Ernest Hemingway

The Kansas City Star, Ernest Hemingway and 106 Years of History

By Hannah Strader

1729 Grand Boulevard was home to reporters and ad staff for the Kansas City Star for 106 years, but University student and current intern Conner Mitchell admittedly knows little about its history. The Star, a leader in Midwestern journalism, was deep in the throes of re-locating to what is called the Press Pavilion next door.

“I know that the Star has been in its current location forever, but even that is changing since the newsroom is moving into the large glass building next door that everyone already thinks is the Star,” Mitchell said. “I think Hemingway was a features writer, but I’m not really sure.”

The famed author Ernest Hemingway did, in fact, enjoy a short stint at the Kansas City Star in 1918. His time as a cub reporter covering crime and medical emergencies allowed the 18-year-old – then too young to actively enlist in the army – to make connections that both encouraged his writing and also encouraged his involvement in the war. It was in Kansas City that Hemingway would sign up to join American Red Cross ambulance drivers in Italy and set him on the path toward writing what is considered one of the most iconic texts in American history. In later years, Hemingway himself would remark that The Star’s style sheet consisted of “the best rules I ever learned in the business of writing.”

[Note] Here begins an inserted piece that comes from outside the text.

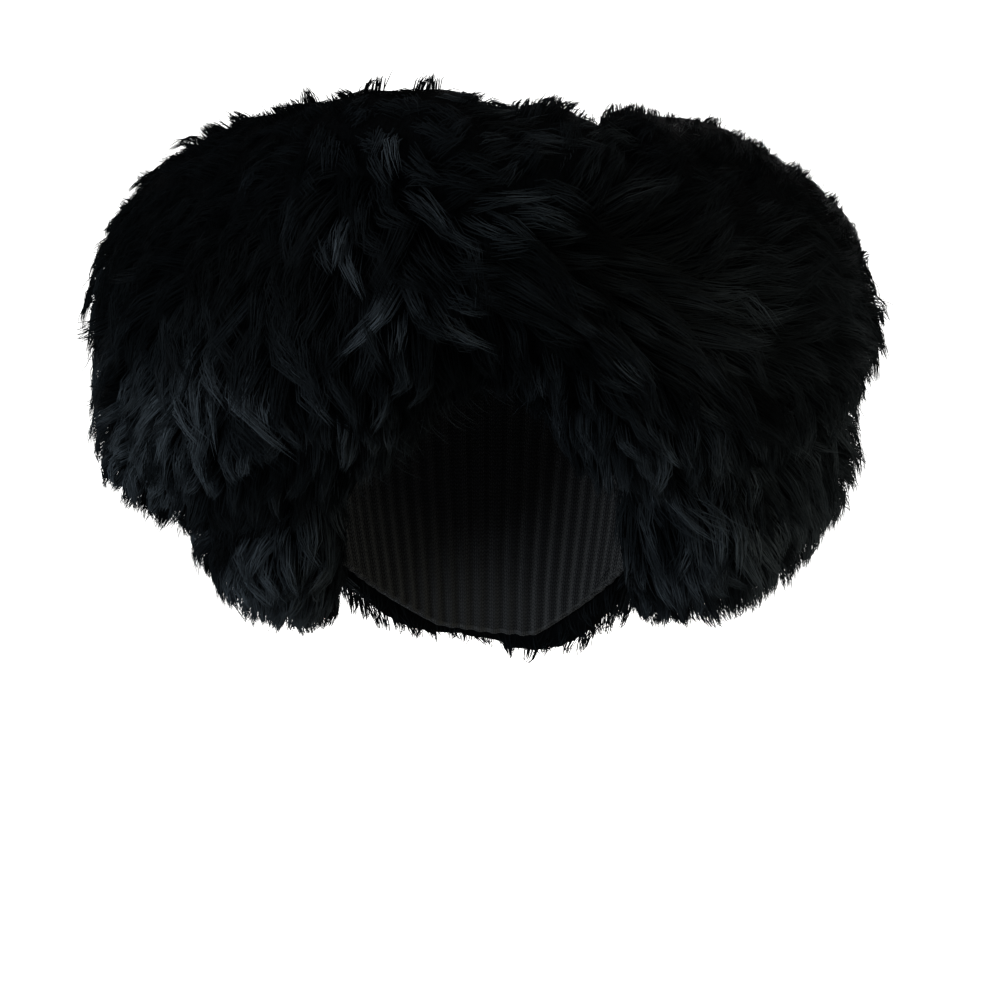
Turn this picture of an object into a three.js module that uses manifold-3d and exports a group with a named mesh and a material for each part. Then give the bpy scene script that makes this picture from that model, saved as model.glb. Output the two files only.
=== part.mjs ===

This is a comment that Steve Paul (StevePaulKC.com) , a retired Star reporter and local Hemingway expert, suspects was made to cater to his Kansas City audience upon his return to the city for the birth of his son. The city made such an impact on the young writer that it appears in multiple pieces of his work.

“There’s this story called ‘Soldier’s Home’ that sort of has a Kansas City connection,” Paul said. “Which is kind of fun because the character Harold Krebs has returned from the war a little later than most of the other soldiers. He’s been in New York with his buddies and doesn’t know what to do with his life. He’s sitting around the kitchen with his mother nagging at him In Oklahoma, but he’s reading the Kansas City Star.”

Hemingway only spent six months in Kansas City, but those six months undoubtedly influenced the rest of his life. He met fellow reporters who encouraged his adventurous spirit and natural talent, among them the playwright best known for his work on ‘The Sound of Music’, Russell Crouse.

“Ernie, as I knew him, was a good reporter, not sensational by any means, and a completely nice guy,” Crouse said according to Paul’s book ‘Hemingway at 18’. His editor, Wilson Hicks, would continue a legacy in journalism by becoming the executive editor of ‘Life’.

At 21, Mitchell is hoping for a similar journey.

“I’ve seen the power that journalism can have when it’s done right. It’s a very unique career field because it literally has the power to change people’s lives,” Mitchell said. “It can change the course of history.”

1729 Grand holds 106 years of history, but the move to the Press Pavilion paves the way for more innovation and more legacies to be made.